Using the entries that follow, count the lines containing the word "materials" and give that number by itself.
--------------------------------
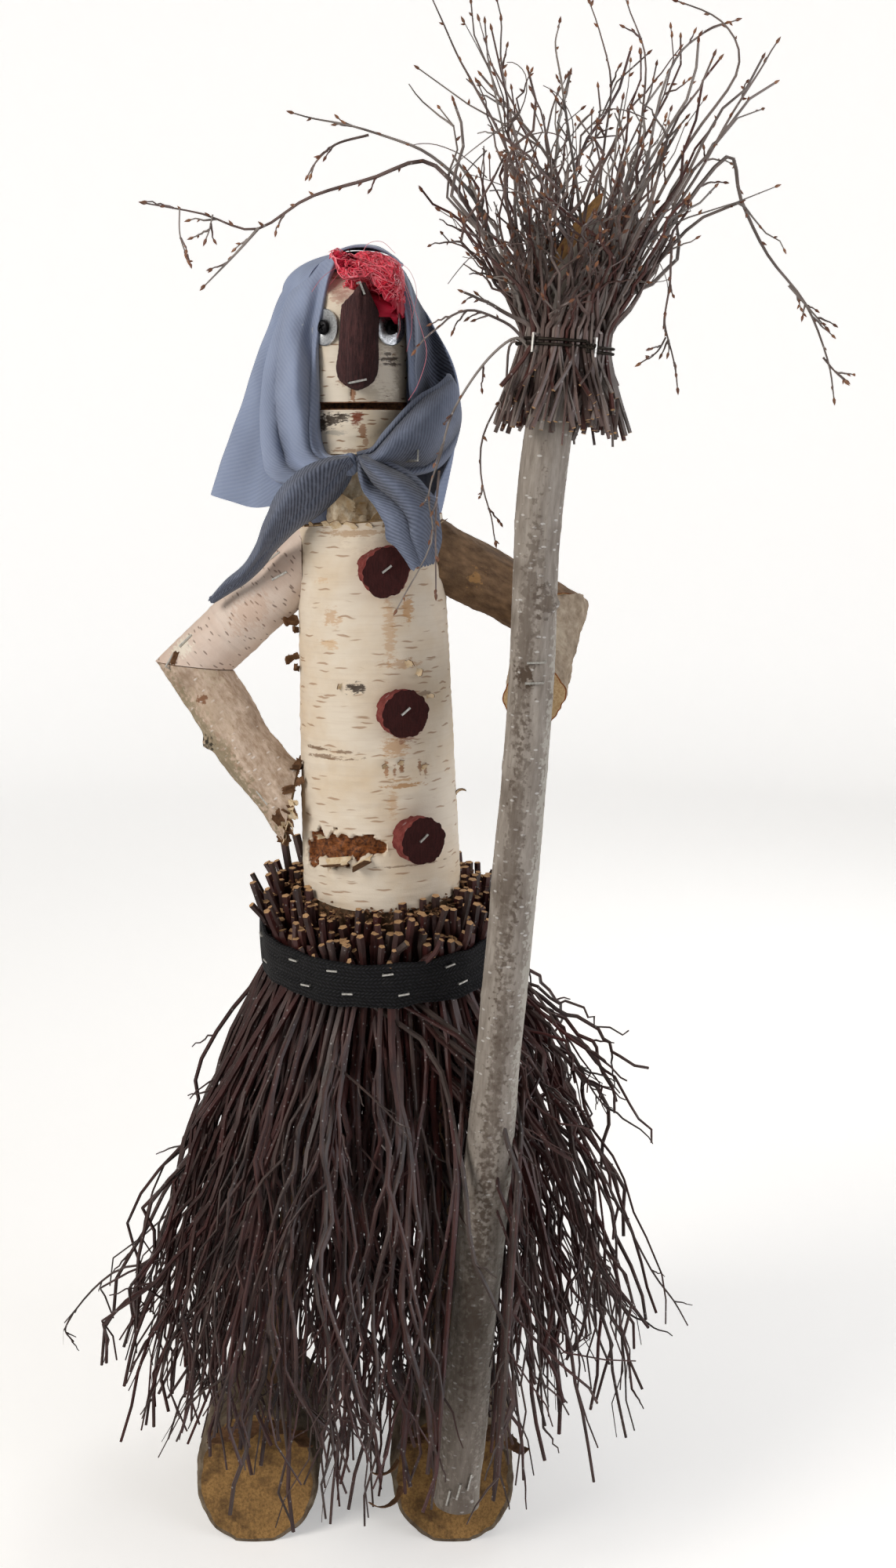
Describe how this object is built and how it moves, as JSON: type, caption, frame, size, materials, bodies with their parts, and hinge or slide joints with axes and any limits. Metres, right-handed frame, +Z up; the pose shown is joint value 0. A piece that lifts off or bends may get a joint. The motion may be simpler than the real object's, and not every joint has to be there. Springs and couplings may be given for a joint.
{
  "type": "wooden witch garden figure",
  "caption": "Standing witch figure of birch logs with a twig skirt, a cloth headscarf, red sisal hair and a tall twig broom held in its left hand.",
  "frame": {"origin": "on the floor, under the middle of the whole figure's bounding box", "axes": "+Z up; the face looks along -Y; +X is towards the figure's left hand, which holds the broom"},
  "size_m": [0.4488, 0.3948, 0.9598],
  "materials": {
    "birch_bark": "white birch bark, satin, with sawn ends",
    "grey_bark": "rough grey-brown bark, matt",
    "neck_bark": "flaky ochre and white birch bark, matt",
    "dark_bark": "dark brown fibrous split wood, matt",
    "red_bark": "dark red slice of branch, matt",
    "handle_bark": "smooth grey bark, satin",
    "sawn_wood": "sawn ochre log end with rusty rim, matt",
    "dowel": "turned pale dowel, matt",
    "skirt_twig": "dark red-brown birch twigs with tan cut ends",
    "broom_twig": "grey-brown birch twigs, satin",
    "headscarf_cloth": "grey-blue cotton twill, matt",
    "webbing": "black woven webbing, matt",
    "sisal": "pink-red dyed sisal fibre",
    "zinc_steel": "plain zinc-plated steel",
    "staple_wire": "bright staple wire",
    "black_screw": "black phosphated screw",
    "binding_wire": "black annealed wire"
  },
  "bodies": {
    "root": {"hip_core": "sawn_wood", "torso_log": "birch_bark", "neck_log": "neck_bark", "head_log": "birch_bark", "waist_dowel": "dowel", "neck_dowel": "dowel", "shoulder_dowel_right": "dowel", "shoulder_dowel_left": "dowel", "shoe_right": "sawn_wood", "shoe_left": "sawn_wood", "leg_right": "grey_bark", "leg_left": "grey_bark", "broom_handle": "handle_bark", "upper_arm_right": "birch_bark", "forearm_right": "birch_bark", "upper_arm_left": "grey_bark", "forearm_left": "grey_bark", "eye_washer_right": "zinc_steel", "eye_washer_left": "zinc_steel", "eye_screw_right": "black_screw", "eye_screw_left": "black_screw", "nose": "dark_bark", "button_top": "red_bark", "button_middle": "red_bark", "button_bottom": "red_bark", "skirt_twigs": "skirt_twig", "belt": "webbing", "broom_twigs": "broom_twig", "broom_wire": "binding_wire", "headscarf": "headscarf_cloth", "hair": "sisal", "staple_button_top": "staple_wire", "staple_button_middle": "staple_wire", "staple_button_bottom": "staple_wire", "staple_belt_upper_1": "staple_wire", "staple_belt_lower_1": "staple_wire", "staple_belt_upper_2": "staple_wire", "staple_belt_lower_2": "staple_wire", "staple_belt_upper_3": "staple_wire", "staple_belt_lower_3": "staple_wire", "staple_belt_upper_4": "staple_wire", "staple_belt_lower_4": "staple_wire", "staple_belt_upper_5": "staple_wire", "staple_belt_lower_5": "staple_wire", "staple_wire_1": "staple_wire", "staple_wire_2": "staple_wire", "staple_nose_upper": "staple_wire", "staple_nose_lower": "staple_wire", "staple_hand_upper": "staple_wire", "staple_hand_lower": "staple_wire", "staple_foot_1": "staple_wire", "staple_foot_2": "staple_wire", "staple_foot_3": "staple_wire", "staple_shoulder_upper": "staple_wire", "staple_shoulder_lower": "staple_wire", "staple_elbow_upper": "staple_wire", "staple_elbow_lower": "staple_wire", "staple_wrist": "staple_wire", "staple_scarf_right": "staple_wire", "staple_scarf_left": "staple_wire"}
  },
  "joints": []
}
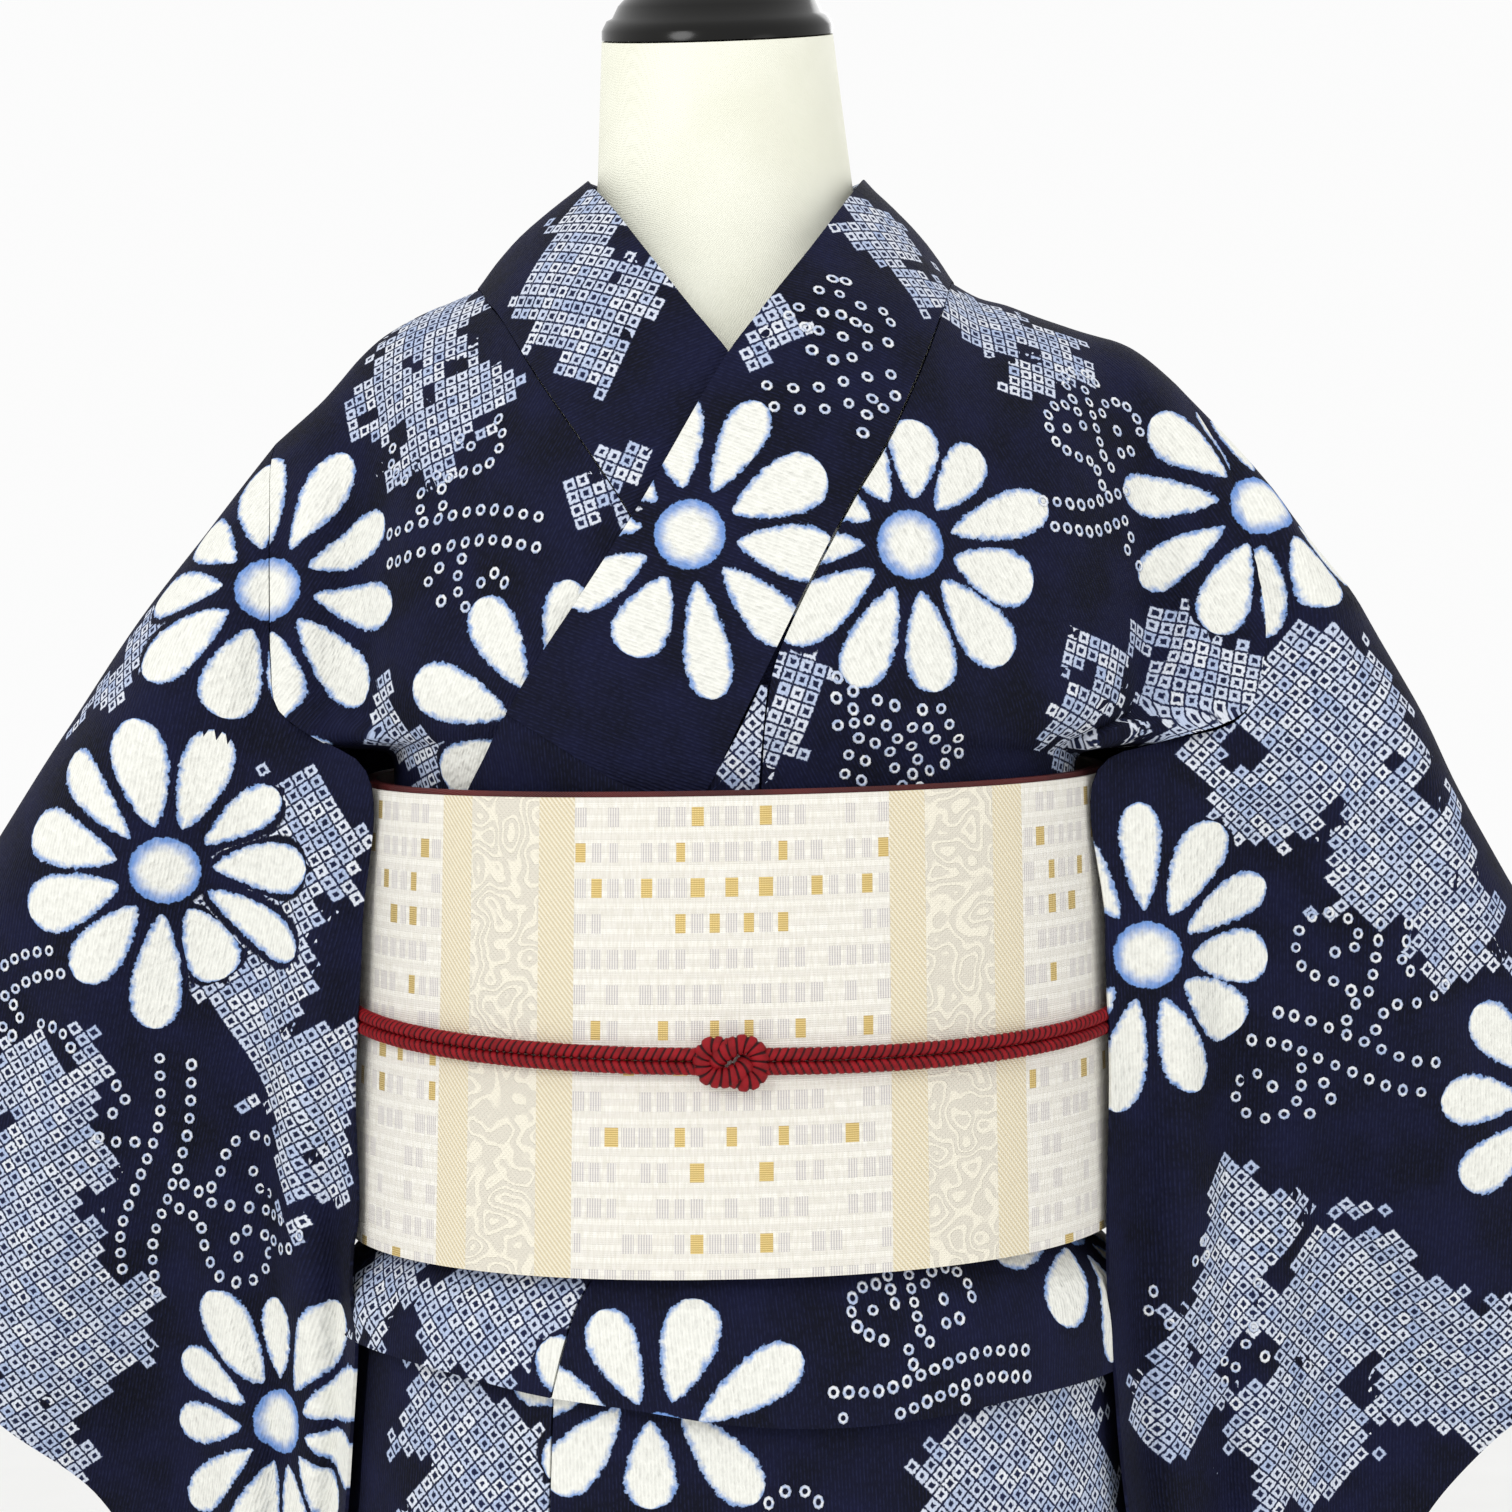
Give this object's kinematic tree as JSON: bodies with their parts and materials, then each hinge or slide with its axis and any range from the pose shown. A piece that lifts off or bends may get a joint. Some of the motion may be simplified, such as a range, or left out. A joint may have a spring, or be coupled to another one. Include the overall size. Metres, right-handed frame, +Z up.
--------------------------------
• Exercise result: 3